Mexico’s president says violence is plunging. The data suggests it’s more complicated.

Mexican President Claudia Sheinbaum unveiled new data on Thursday showing daily homicides have dropped 40% nationwide since she took office, a major reduction that she has highlighted in part to show the Trump administration that Mexico is making gains in its fight against organized crime.
Some security analysts, however, said the data do not present the full story, and noted that other indicators of violence, such as kidnappings and forced disappearances, are up.
In a presentation at her daily news conference, Sheinbaum said there had been an average of 87 daily homicides recorded in September 2024, the month before she assumed the presidency. In December 2025, there were 52 daily killings. Homicides, she said, had fallen to their lowest levels in a decade.
In 2025 Mexico had 17.5 homicides per 100,000 residents, according to the government. Conversely, there were 29.1 homicides per 100,000 residents in 2018 and and 25.4 homicides per 100,000 in 2024.
The U.S. had a homicide rate of 4 killings per 100,000 people last year, according to preliminary data.
Sheinbaum credited a new law enforcement strategy that focuses on intelligence gathering and improving coordination across the various agencies that work on public security.
She has touted that strategy, and a big increase in arrests and drug seizures, as evidence that she is serious about cracking down on the criminal groups that control the country’s drug market and other industries, including parts of the agriculture sector.
For months, Sheinbaum has sought to ward off threats of U.S. military action in Mexico by President Trump, who says Mexico is “governed by the cartels” and that Sheinbaum has not done enough to confront them.
Fears of a U.S. incursion into Mexico have grown in the days since U.S. special forces launched a surprise attack on Venezuela and captured its president, Nicolás Maduro, whom Trump had repeatedly accused of drug trafficking.
But while supporters of Sheinbaum celebrated the new data, security experts cautioned against putting too much emphasis on homicide statistics.
Armando Vargas, a security expert at the policy think tank Mexico Evalúa, noted that forced disappearances and femicides — the killing of women on account of their gender — are rising. The percentage of Mexicans who say they feel unsafe is also up, according to many polls.
“It’s impossible to say that the country is being pacified,” said Vargas, who said authorities should consider data from a range of what he called “lethal crimes” to accurately measure violence.

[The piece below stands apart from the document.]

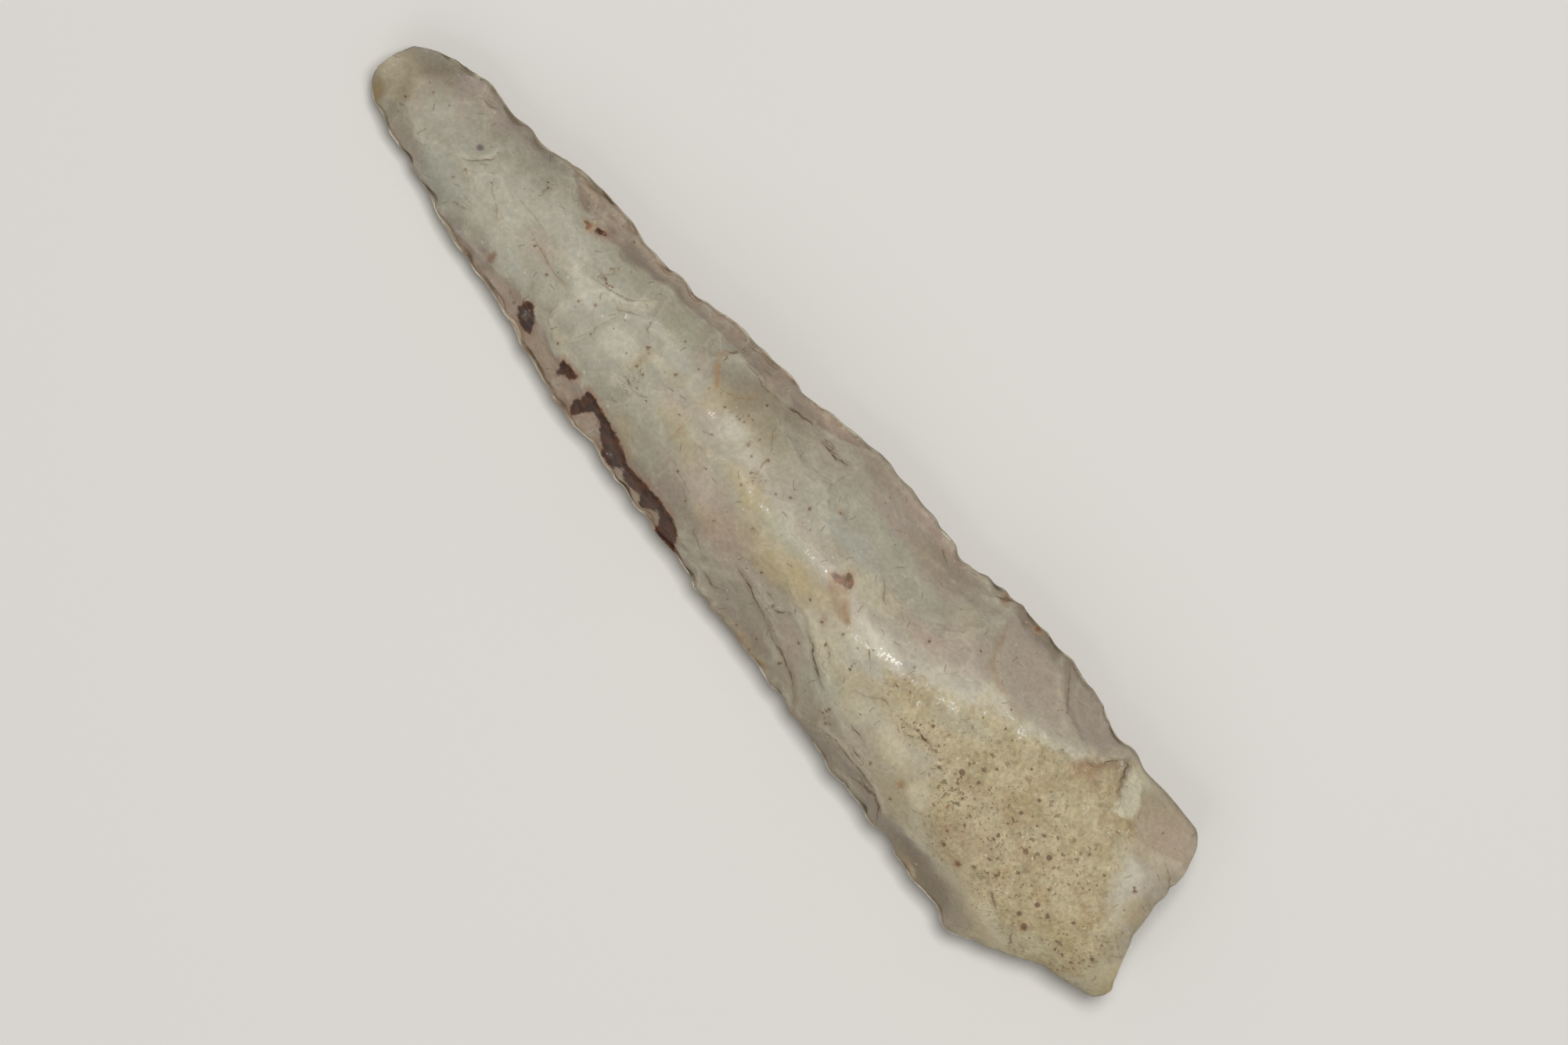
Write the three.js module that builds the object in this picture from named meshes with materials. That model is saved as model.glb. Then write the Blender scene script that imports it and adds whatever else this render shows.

Seizures of fentanyl at the U.S.-Mexico border have fallen in recent years, while seizures of cocaine have risen. Cartel-related violence continues to make headlines here, particularly in northern Mexico, where factions of the Sinaloa cartel are warring for supremacy, and in western Michoacán state, where the Cartel de Jalisco New Generation is warring with smaller criminal groups for control of drug trafficking routes and control of the avocado and lime industries.
Last year, thousands of Mexicans took to the streets to demand an end to the violence after the brazen public assassination of Carlos Manzo, a mayor in Michoacán who had called on Sheinbaum and other authorities to take a harder tact against criminal groups. Sheinbaum responded to his killing by sending troops to the state and announcing a new plan to tackle violence there.